How does an excellent tire change differ from a superb tire change?
This is how the customer is taken hostage in order to fulfill some idiotic internal quality control rules. I don’t want to cast the lady who gave me my keys and wished me a “pleasant drive” in a poor light. Was her behavior “superb”, very good”, or simply normal? I can’t judge the work of the mechanics; unless of course the tires fall off. The staff members at the call center are only trying to do their jobs well. But does that mean I have to let them waste my time? Do the companies think these things up in order to get rid of their customers?
The Manipulation of Quality Rating
A broken ankle has a positive side; it makes the drudgery of performing household tasks impossible. Great, there are online platforms which offer house cleaners. My first household help is male, has wonderful ratings, is very personable, is all thumbs and is addicted to Red Bull. My flat gradually approaches a condition of order and he gets my WLAN working again. Then his profile suddenly vanishes from the platform, because he supposedly does not adhere to appointments punctually. He says an unpleasant client cheated him. With just a little skepticism I write him a good review and his profile once again appears online. Then I go out on an errand while he’s at work in my flat. He uses my absence to disappear well before the appointed and paid time. Apparently he employs a strategy of optimization with frequently changing clients and online platforms.
I’ve booked accommodations in a touristic not-so-popular Italian village through a well-known online platform. It’s November and I want to photograph the wild horses living on the high plateau. The accommodations have been rated as “extraordinary” (9.8 points out of 10) and the guest house is situated ideally for my purposes. 35€, including breakfast, is the usual price for a modest room in this region. Luxury hotels are non-existent here; and nobody would look for them in this area.
The friendly hosts have their own grapevines and olive trees. They also give me worthwhile local information. The room is small, but serviceable and has an attractive terrace. Just as I am about to leave for an excursion, the owners’ housecat slips through the door and disappears under my bed. No big deal. I don’t wish to sweep the animal out from under my bed and I tell the landlady that I’ve left the door open, so that the cat can leave. Suddenly she looks worried and asks if I am disturbed by the cat. No, I like cats; and the landlady is relieved.
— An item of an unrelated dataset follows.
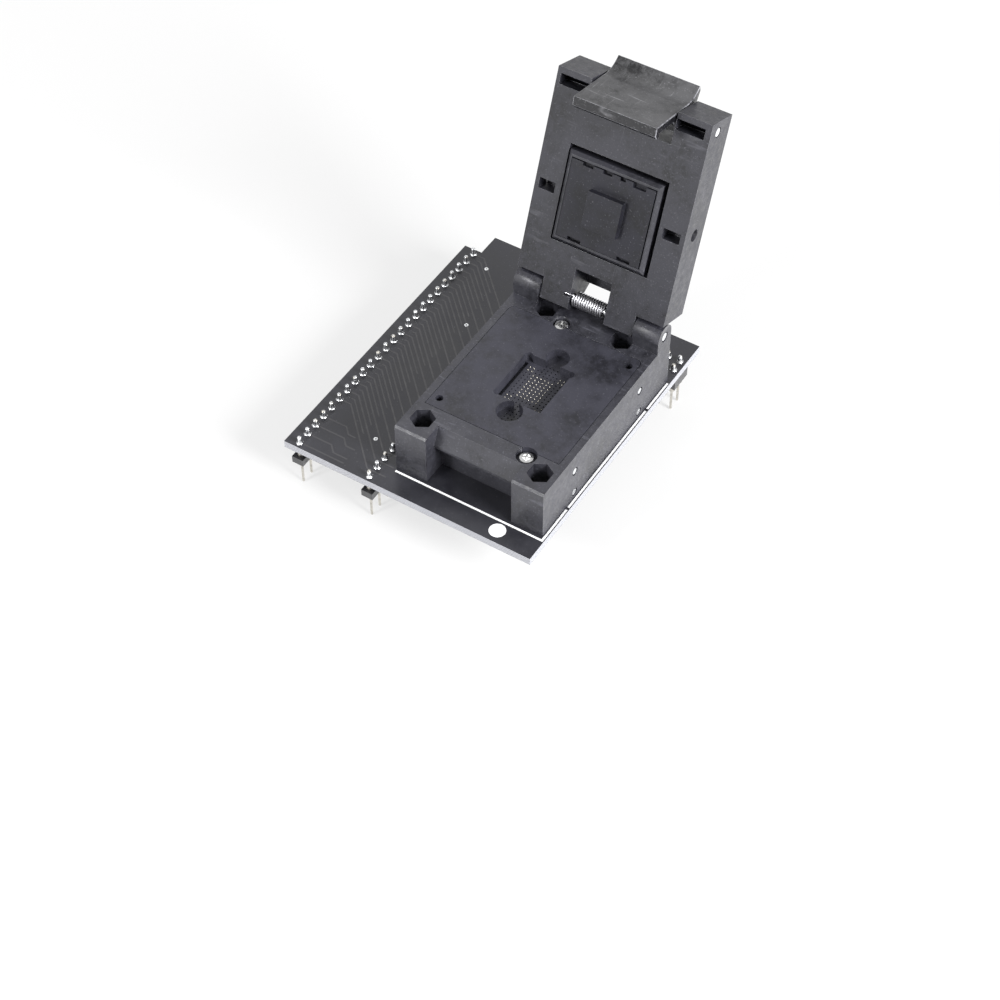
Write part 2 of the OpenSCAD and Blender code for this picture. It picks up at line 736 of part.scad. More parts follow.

The cat remains in freedom.
However, communication between the hosts and me seems to be dominated by the worry that something might cause dissatisfaction on my part. This forces me to emphasize again and again that everything is satisfactory. I would in fact, feel more comfortable with hosts who weren’t so overly concerned with my well-being. It is probably difficult for them to find any guests at all in this region during the off-season.
The catastrophe occurs – completely inadvertently – after my departure. I receive an email asking, “Please rate House So-And-So.” Of course I give the hosts a good rating. At the end of the questionnaire, however, my cell phone rings and I close the website. I had already given the highest marks for coziness. High relaxation value for only 35€ including breakfast? Who could believe it? At this time of the year the weather is cold and rainy here; and the houses are traditionally without heating. The air conditioner, though, blows hot air into the room. No matter. I don’t wish to deny these nice people their high rating.
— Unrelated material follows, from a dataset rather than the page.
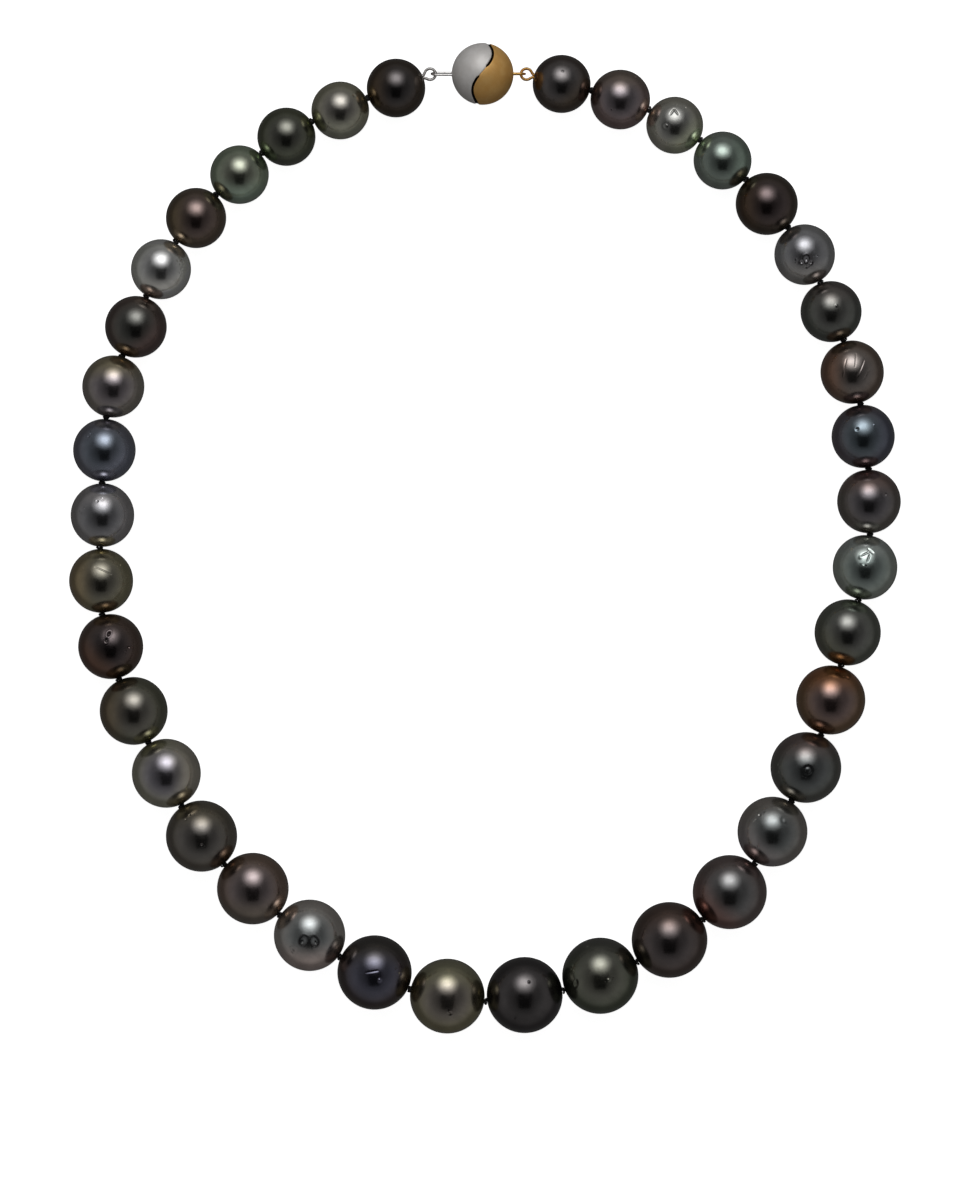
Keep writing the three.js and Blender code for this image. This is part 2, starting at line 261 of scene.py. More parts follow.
def pearl_material(number, radius, crown, rim, accent, accent_angle, metal, rough):
    """Nacre: the colour of its crown, of its rim, and of an overtone that lies to one side."""
    nodes = Nodes(f"nacre_{number:02d}")
    place = nodes.object_place(1 / radius)
    cloud = nodes.noise(place, 1.3, 3, 0.55, 0.4)
    height = nodes.dot(place, (0, 0, 1))
    crown_share = nodes.ramp(height, 0.45, 0.96)
    body = nodes.mix(crown_share, linear(rim), linear(crown))
    angle = math.radians(accent_angle)
    toward = nodes.dot(place, (math.cos(angle), math.sin(angle), 0))
    accent_share = nodes.ramp(toward, 0.05, 0.85)
    body = nodes.mix(accent_share, body, linear(accent))
    cloudy = nodes.mix(nodes.ramp(cloud, 0.3, 0.7), (0.86, 0.86, 0.86, 1), (1.14, 1.14, 1.14, 1))
    body = nodes.mix(1.0, body, cloudy, "MULTIPLY")
    nodes.join(body, nodes.shader.inputs["Base Color"])
    grain = nodes.noise(place, 9, 3, 0.6)
    nodes.join(nodes.ramp(grain, 0.3, 0.7, rough - 0.03, rough + 0.03), nodes.shader.inputs["Roughness"])
    skin = nodes.noise(place, 24, 2, 0.5)
    nodes.bump(skin, 0.06, 0.02 * MM)
    nodes.shader.inputs["Metallic"].default_value = metal
    nodes.shader.inputs["Coat Weight"].default_value = 0.12
    nodes.shader.inputs["Coat Roughness"].default_value = 0.12
    return nodes.material


def metal_material(name, colour, dark, rough, grain_scale, grain_strength, metallic=1.0):
    """Satin metal: fine blasted grain, with patches a little darker at random."""
    nodes = Nodes(name)
    place = nodes.object_place(1 / MM)
    patch = nodes.noise(place, 0.7, 3, 0.6)
    nodes.join(nodes.mix(nodes.ramp(patch, 0.3, 0.75), linear(dark), linear(colour)),
               nodes.shader.inputs["Base Color"])
    grain = nodes.noise(place, grain_scale, 3, 0.7)
    nodes.join(nodes.ramp(grain, 0.3, 0.7, rough - 0.05, rough + 0.05), nodes.shader.inputs["Roughness"])
    nodes.bump(grain, grain_strength, 0.01 * MM)
    nodes.shader.inputs["Metallic"].default_value = metallic
    return nodes.material


def silk_material():
    nodes = Nodes("black_silk")
    place = nodes.object_place(1 / MM)
    fibre = nodes.noise(place, 14, 3, 0.6)
    nodes.join(nodes.mix(fibre, linear(0x0C0B0C), linear(0x2A2628)), nodes.shader.inputs["Base Color"])
    nodes.bump(fibre, 0.4, 0.02 * MM)
    nodes.shader.inputs["Roughness"].default_value = 0.5
    nodes.shader.inputs["Sheen Weight"].default_value = 0.15
    return nodes.material


WHITE_GOLD = metal_material("white_gold_satin", 0xFBF8F5, 0xF0ECE8, 0.55, 30, 0.25, 0.4)
YELLOW_GOLD = metal_material("yellow_gold_satin", 0xFFCC7C, 0xF6BC68, 0.52, 30, 0.25, 0.4)
# Near-black metal for the lip under the slot of the S: painted shade in the depth of the slot.
SLOT_SHADE_BLACK = metal_material("slot_painted_shade", 0x1C1817, 0x0E0C0B, 0.5, 20, 0.3)
WHITE_WIRE = metal_material("white_gold_wire", 0xF4F2F0, 0xDCD8D6, 0.24, 12, 0.1)
YELLOW_WIRE = metal_material("yellow_gold_wire", 0xFFD080, 0xFFC468, 0.3, 12, 0.1)
SPRING_STEEL = metal_material("spring_steel", 0x9A9DA0, 0x7E8184, 0.3, 20, 0.15)
# Darker copies of the two golds for the faces inside the clasp: painted shade of the hollow between the
# halves.
SHADED_WHITE_GOLD = metal_material("white_gold_painted_shade", 0x6A6664, 0x4C4948, 0.45, 20, 0.3)
SHADED_YELLOW_GOLD = metal_material("yellow_gold_painted_shade", 0x7A5A30, 0x5C4222, 0.45, 20, 0.3)
SILK = silk_material()

# ---------------------------------------------------------------- the pearls

# Crown, rim and overtone colours, the way the overtone lies in degrees (0 to the right, 90 to the clasp),
# how metallic the lustre is and how rough.
PEARLS = [
    (0x5C5858, 0x64584C, 0x685848, 180, 0.95, 0.21),  # 1
    (0xA4A098, 0xD0CCB0, 0xCCCCB8, 270, 0.95, 0.21),  # 2
    (0x74746C, 0x7C8068, 0x7C8070, 270, 0.95, 0.21),  # 3
    (0xA0A494, 0xC0D0B4, 0xBCD0BC, 270, 0.95, 0.21),  # 4
    (0x7C6C68, 0x847464, 0x84745C, 180, 0.95, 0.21),  # 5
    (0xC8C8C8, 0xFFFFF4, 0xFFFCF4, 270, 0.95, 0.21),  # 6
    (0x6C6C68, 0x7C6C64, 0x806C68, 315, 0.95, 0.21),  # 7
    (0xA0989C, 0xBCB4A8, 0xC0B494, 90, 0.95, 0.21),  # 8
    (0x848C98, 0x9C9CA8, 0x989CAC, 315, 0.95, 0.21),  # 9
    (0x9C9CA0, 0xC8C4C4, 0xC8C4C4, 90, 0.95, 0.21),  # 10
    (0x908C80, 0xB4AC8C, 0xBCA884, 180, 0.95, 0.21),  # 11
    (0x605858, 0x806C60, 0x886858, 225, 0.95, 0.21),  # 12
    (0x8C8880, 0x888874, 0x94846C, 180, 0.95, 0.21),  # 13
    (0xA4A0A8, 0xD4D0B8, 0xD8D0C0, 0, 0.95, 0.21),  # 14
    (0x84807C, 0x8C8478, 0x8C8474, 90, 0.95, 0.21),  # 15
    (0x948888, 0xA48C7C, 0x9C9084, 270, 0.95, 0.21),  # 16
    (0xA4A8A8, 0xDCD4CC, 0xE8D4CC, 270, 0.95, 0.21),  # 17
    (0x747484, 0x645854, 0x605C58, 90, 0.95, 0.21),  # 18
    (0xA09890, 0xB4AC88, 0xB0AC90, 90, 0.95, 0.21),  # 19
    (0x706C6C, 0x585454, 0x585454, 270, 0.95, 0.21),  # 20
    (0x909084, 0x707864, 0x74746C, 90, 0.95, 0.21),  # 21
    (0x787070, 0x786860, 0x7C6860, 90, 0.95, 0.21),  # 22
    (0x888888, 0x948480, 0xA48078, 225, 0.95, 0.21),  # 23
    (0x8C9090, 0xBCB4AC, 0xBCB4B4, 225, 0.95, 0.21),  # 24
    (0x808484, 0x84847C, 0x90807C, 90, 0.95, 0.21),  # 25
    (0x94807C, 0xA48464, 0xB47C54, 90, 0.95, 0.21),  # 26
    (0x848480, 0x888C80, 0x8C8C7C, 225, 0.95, 0.21),  # 27
    (0xA0ACA8, 0xD4DCD0, 0xD4DCD8, 90, 0.95, 0.21),  # 28
    (0x848084, 0x948C84, 0xA08880, 90, 0.95, 0.21),  # 29
    (0x7C8890, 0x888088, 0x7C8090, 0, 0.95, 0.21),  # 30
    (0x98908C, 0x988474, 0xA4806C, 180, 0.95, 0.21),  # 31
    (0x80807C, 0x7C8078, 0x847C78, 90, 0.95, 0.21),  # 32
    (0xA0A0A4, 0xC8C8C8, 0xCCC8C4, 270, 0.95, 0.21),  # 33
    (0x645858, 0x685C50, 0x6C5848, 180, 0.95, 0.21),  # 34
    (0x94A098, 0xB8C4B8, 0xB0C4B4, 0, 0.95, 0.21),  # 35
    (0xA8A8A4, 0xD8D4C4, 0xD4D8BC, 315, 0.95, 0.21),  # 36
    (0x90888C, 0xAC9490, 0xA49488, 90, 0.95, 0.21),  # 37
    (0x787474, 0x6C6058, 0x6C6054, 315, 0.95, 0.21),  # 38
]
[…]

But during my trip back home I receive a message from the hosts with a polite, but assertive request to raise my evaluation. I’m both confused and irritated by this.
What happened? I hadn’t answered the last question. Because of that, a category marked “0” went into the overall evaluation and therefore caused the evaluation of my hosts to crash at the end of the year. Thus, my evaluation totaled summa summarum merely “very good.” The race for good customer critiques had long led to inflation. That is the result of the logic of the system which strives to produce better and better services.
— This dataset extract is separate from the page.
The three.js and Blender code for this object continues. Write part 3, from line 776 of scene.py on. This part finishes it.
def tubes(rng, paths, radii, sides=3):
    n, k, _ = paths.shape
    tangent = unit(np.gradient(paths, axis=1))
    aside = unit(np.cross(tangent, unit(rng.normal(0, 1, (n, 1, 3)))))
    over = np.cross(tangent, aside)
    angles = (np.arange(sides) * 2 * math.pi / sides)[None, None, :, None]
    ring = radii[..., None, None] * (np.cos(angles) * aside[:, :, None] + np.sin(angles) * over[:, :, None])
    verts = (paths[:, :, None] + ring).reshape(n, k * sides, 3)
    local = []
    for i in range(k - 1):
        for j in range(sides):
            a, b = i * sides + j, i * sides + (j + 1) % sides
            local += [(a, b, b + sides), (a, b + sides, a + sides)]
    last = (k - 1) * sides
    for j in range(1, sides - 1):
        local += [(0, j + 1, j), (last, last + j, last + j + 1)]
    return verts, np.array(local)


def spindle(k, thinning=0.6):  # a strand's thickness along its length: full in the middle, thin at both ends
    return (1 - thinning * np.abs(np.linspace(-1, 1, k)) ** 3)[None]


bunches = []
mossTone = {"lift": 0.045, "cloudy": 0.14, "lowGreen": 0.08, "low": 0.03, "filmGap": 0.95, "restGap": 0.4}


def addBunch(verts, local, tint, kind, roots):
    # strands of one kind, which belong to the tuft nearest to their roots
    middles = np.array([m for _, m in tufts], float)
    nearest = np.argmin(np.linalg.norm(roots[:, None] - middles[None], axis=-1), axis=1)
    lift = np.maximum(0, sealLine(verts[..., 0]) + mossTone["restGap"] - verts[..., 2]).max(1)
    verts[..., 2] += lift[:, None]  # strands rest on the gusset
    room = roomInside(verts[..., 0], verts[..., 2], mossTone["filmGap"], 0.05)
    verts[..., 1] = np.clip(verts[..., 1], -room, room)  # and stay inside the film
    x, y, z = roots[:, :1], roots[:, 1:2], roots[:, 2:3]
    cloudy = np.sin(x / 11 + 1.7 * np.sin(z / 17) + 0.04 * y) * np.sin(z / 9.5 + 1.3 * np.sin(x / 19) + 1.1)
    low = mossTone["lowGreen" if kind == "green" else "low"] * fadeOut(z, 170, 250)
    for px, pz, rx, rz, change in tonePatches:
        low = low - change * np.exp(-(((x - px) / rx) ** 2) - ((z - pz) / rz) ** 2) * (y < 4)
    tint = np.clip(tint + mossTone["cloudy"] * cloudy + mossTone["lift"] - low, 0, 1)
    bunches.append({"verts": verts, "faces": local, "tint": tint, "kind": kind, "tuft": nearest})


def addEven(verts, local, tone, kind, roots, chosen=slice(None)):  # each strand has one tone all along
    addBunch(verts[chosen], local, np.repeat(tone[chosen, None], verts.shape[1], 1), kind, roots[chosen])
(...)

That is sheer nonsense! My hosts offer everything I can expect in all fairness. Greater efforts would hardly be viable in this region. Consequently, the evaluation spiral can only rise higher, if the guest is driven by constant, demonstrative efforts and incessant appealing to his conscience to encourage his exaggeration. Rather than concentrating on the guests, my hosts think only of their score on the web platform. I shall avoid this guest house in the future. The unspoken pressure which makes me responsible for the evaluation of the hosts could spoil my entire stay.
The Counterstrategy against Obsessive Evaluation
I deleted my evaluation, but did not renew it. At least I caused no damage that way. Emails from ferry companies and hotels with requests for rating their services land immediately in my digital waste basket. I have resolved to refuse participating in any and all evaluations in the future.
Tomorrow I must have my car inspected. I dread further call center inquiries, although I have changed my car for another brand. This plague of soliciting customer satisfaction statements is unfortunately universal in nature. However, I’m going to have my next tire change done in a small auto repair garage, where they will simply change my tires and leave me in peace.